At the same time, however, we have been unable to accommodate the Japanese in a number of areas of special interest to them. We turned down their request for a civil air route to and beyond New York. After three negotiating rounds extending over a 15 month period we have not yet reached agreement on the Japanese proposal for a new convention on the North Pacific Fisheries. (The Japanese regard both the Civil Air Agreement and the North Pacific Fisheries Convention as “unequal” agreements imposed during or after the Occupation.) We granted an exemption from the Interest Equalization Tax to Canada— but not to Japan. One year after our unprecedented request to audit a Japanese company’s books in the welded steel pipe anti-dumping case and the Japanese Government’s equally unprecedented acceptance of our request, we have not disposed of the case; meanwhile, however, we have favorably disposed of a number of more recent European pipe cases. We enacted the Saylor Amendment which applies a 100 percent “Buy America” policy to the Urban Mass Transportation Act. We enacted the Bartlett Act, which threatens to eliminate the Japanese long-standing king crab fishery from the Eastern Bering Sea, an area which the Japanese consider to be high seas. We have pressed for an international meeting to consider an agreement on wool textile exports. (A [Page 43] summary of the nature and status of certain current problems with Japan is attached as Tab A.)2

The fact that many of our approaches to the Japanese in the trade field (e.g. wool) stem from domestic pressures for unilateral action underscores the growing Japanese belief that the U.S. is shifting to a protectionist trade policy. They believe that we think first of our Atlantic partners in considering problems or actions which are at least as important to Japan as to the Atlantic nations. The abrasive effect of these issues stems primarily from their very accumulation and from the fact that each U.S. action seems to be taken in isolation without regard for its consistency with our other important requests or for the over-all partnership relationship between the two countries. As Minister Tanaka pointed out to Secretary Dillon in September, many Japanese believe that Japan’s active cooperation with the U.S. on many important matters has not been reciprocated and they are asking, “How has the U.S. cooperated with Japan?” (Tab B).3

Ambassador Reischauer stressed the need to consider individual problems in the context of our over-all relationship with Japan in his telegram 637 of August 20, (Tab C).4 This requires a careful and continuing assessment of our objectives to establish the relative priority and importance of the actions we want Japan to take. It is in this context that we should evaluate specific issues to determine the actions which we can and will take. FE is prepared to offer some proposals along the lines indicated in Tab D.5 But to achieve results calls for active and close coordination among U.S. Departments and agencies dealing with various matters affecting Japan, as well as Government-wide knowledge and understanding of our over-all stake in Japan.

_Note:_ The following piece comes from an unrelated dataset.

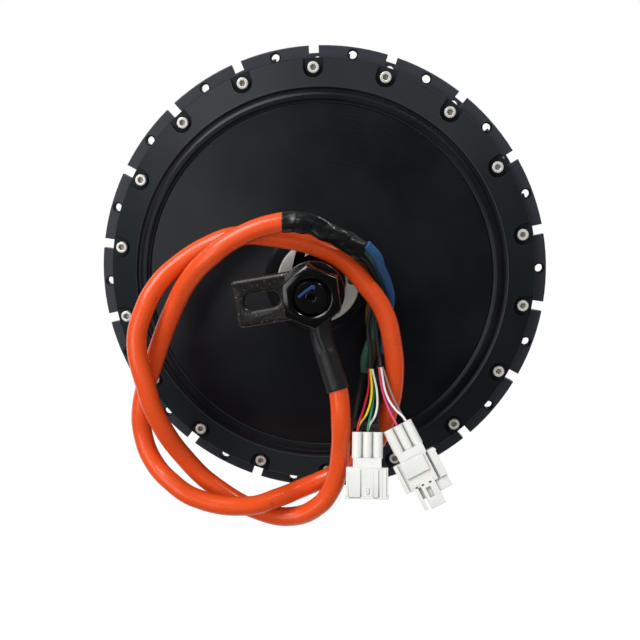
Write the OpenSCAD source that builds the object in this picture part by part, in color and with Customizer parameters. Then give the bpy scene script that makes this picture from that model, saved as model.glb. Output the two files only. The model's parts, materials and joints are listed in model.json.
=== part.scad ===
// Spoked-wheel hub motor: an outer rotor turns about a fixed, hollow axle.
// The axle lies along Y. The side that the cable leaves by faces -Y, and +Z is up.
// Sub-parts are drawn lying down, with the cable side up, and upright() stands them up.

/* [Hub shell] */
// Radius of the two spoke flanges
flange_r = 170; // [168:1:175]
// Distance over the outer faces of the flanges
flange_span = 54; // [54:1:60]
// Thickness of each flange
flange_t = 6; // [4:0.5:8]
// Outer radius of the barrel between the flanges
barrel_r = 159; // [157:0.5:160]
// Spoke holes, notches and cover screws on each side
spoke_count = 18; // [12:1:20]
// Radius of the circle that the spoke holes lie on
spoke_circle_r = 164.6; // [164.4:0.1:166]
// Diameter of a spoke hole
spoke_hole_d = 6.2; // [4:0.1:6.6]
// Width of a notch in the flange edge
notch_w = 7.5; // [5:0.5:10]
// Radius at which a notch ends
notch_r = 161.2; // [160.5:0.1:163]
// Turn of the cable side notches from +X
notch_turn = 12; // [0:1:20]

/* [Covers] */
// Outer radius of the covers
cover_r = 160.3; // [159:0.1:160.4]
// Thickness of the cover at its outer edge
cover_edge_t = 9; // [8:0.5:10]
// Radius where the sloped shoulder ends
shoulder_r = 139; // [137:0.5:141]
// Height of the shoulder's inner edge above the flange face
shoulder_h = 20.8; // [20:0.2:23]
// Radius of the crease round the inner disc
crease_r = 127.6; // [125:0.2:129]
// Wall thickness of the inner disc
cover_wall = 6; // [4:0.5:7]
// Radius of the boss round the bearing
boss_r = 37; // [36:0.5:40]
// Height of the boss face from the middle of the wheel
boss_z = 64; // [63:0.5:68]
// Radius of the circle that the cover screws lie on
screw_circle_r = 153; // [152.5:0.1:154]
// Width of the open pocket round each cover screw
pocket_w = 15; // [12:0.5:16]

/* [Brake mount] */
// Outer radius of the ring that a brake disc bolts to
brake_r = 29.9; // [29.5:0.1:32]
// Height of the brake face from the middle of the wheel
brake_z = 72; // [71:0.5:76]
// Radius of the circle of brake holes
brake_circle_r = 24; // [23.5:0.1:25]
// Diameter of the six threaded brake holes
brake_hole_d = 6; // [4:0.5:7]

/* [Axle] */
// Radius of the axle through the bearings
axle_r = 15; // [15:0.5:16]
// Height of the cable side shoulder
near_shoulder_z = 110; // [109.5:0.5:112]
// Height of the far side shoulder, below the middle of the wheel
far_shoulder_z = 82; // [76:1:90]
// Radius of the threaded ends
thread_r = 12; // [11:0.5:12]
// Width across the flats of the threaded ends
flats_w = 21; // [18:0.5:21]
// Height of the cable side tip
near_tip_z = 150; // [149:0.5:156]
// Length of the far threaded end
far_thread_l = 38; // [32:1:44]
// Radius of the bore that carries the cable
cable_bore_r = 8.7; // [8.5:0.1:9]
// Height of the middle of the cable outlet
outlet_z = 99; // [98:0.5:99]

/* [Torque arm and nuts] */
// Width across the flats of the axle nuts
nut_w = 36; // [34:1:38]
// Height of an axle nut
nut_h = 21.5; // [16:0.5:22]
// Outer radius of the axle washers
washer_r = 21; // [19:0.5:24]
// Thickness of the axle washers
washer_t = 4; // [2:0.5:5]
// Width of the torque arm
arm_w = 32.5; // [30:0.5:36]
// Reach of the torque arm from the axle
arm_l = 53.5; // [50:0.5:70]
// Thickness of the torque arm
arm_t = 6; // [4:0.5:8]
// Length of the slot in the torque arm
slot_l = 24; // [16:0.5:26]
// Width of that slot
slot_w = 11; // [8:0.5:14]
// Middle of that slot from the axle
slot_x = 35; // [34:0.5:36]
// Tilt of the torque arm and the axle flats
arm_turn = 10; // [0:1:20]

/* [Motor] */
// Radius of the stator
stator_r = 136.4; // [135.5:0.1:136.5]
// Length of the stator stack
stack_l = 45; // [40:1:45]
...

It is recommended that you suggest to the Secretary that a Cabinet-level meeting be called of the United States members of the Joint U.S.-Japan Committee on Trade and Economic Affairs, and Mr. McGeorge Bundy, Governor Harter and AID Administrator Bell to review the [Page 44] basic problem of U.S.-Japan relations, with particular attention to the issues outlined in Tab D.6

George W. Ball 7
  1. Source: National Archives and Records Administration, RG 59, Central Files 1964–66, POL 7 JAPAN. Confidential.
  2. Attached but not printed; Tab A detailed problems relating to wool textiles, civil aviation, the Saylor amendment on mass transportation, the interest equalization tax, the anti-dumping investigation into Japanese steel pipe, consultations regarding king crab, and North Pacific fisheries negotiations.
  3. Attached but not printed; Tab B is the memorandum of a September 6 conversation between Tanaka and Dillon on the interest equalization tax.
  4. Document 22.
  5. Attached but not printed; Tab D is entitled “Recommended Economic Policy Actions on Japan.”
  6. A note on the last page of the memorandum reads: “U suggested and Secretary concurred w[ith] reservation.” Ball forwarded this memorandum and supporting documents to Rusk on November 10. He also indicated that the Cabinet-level meeting should take place, but added the proviso that its scheduling await a decision on a possible visit by Sato in the near future. Rusk approved Ball’s suggestion as indicated by the handwritten notation “OK, DR” on the Ball memorandum. (Memorandum from Ball to Rusk, November 10; National Archives and Records Administration, RG 59, Central Files 1964–66, POL 7 JAPAN)
  7. Printed from a copy that indicates Ball signed the original.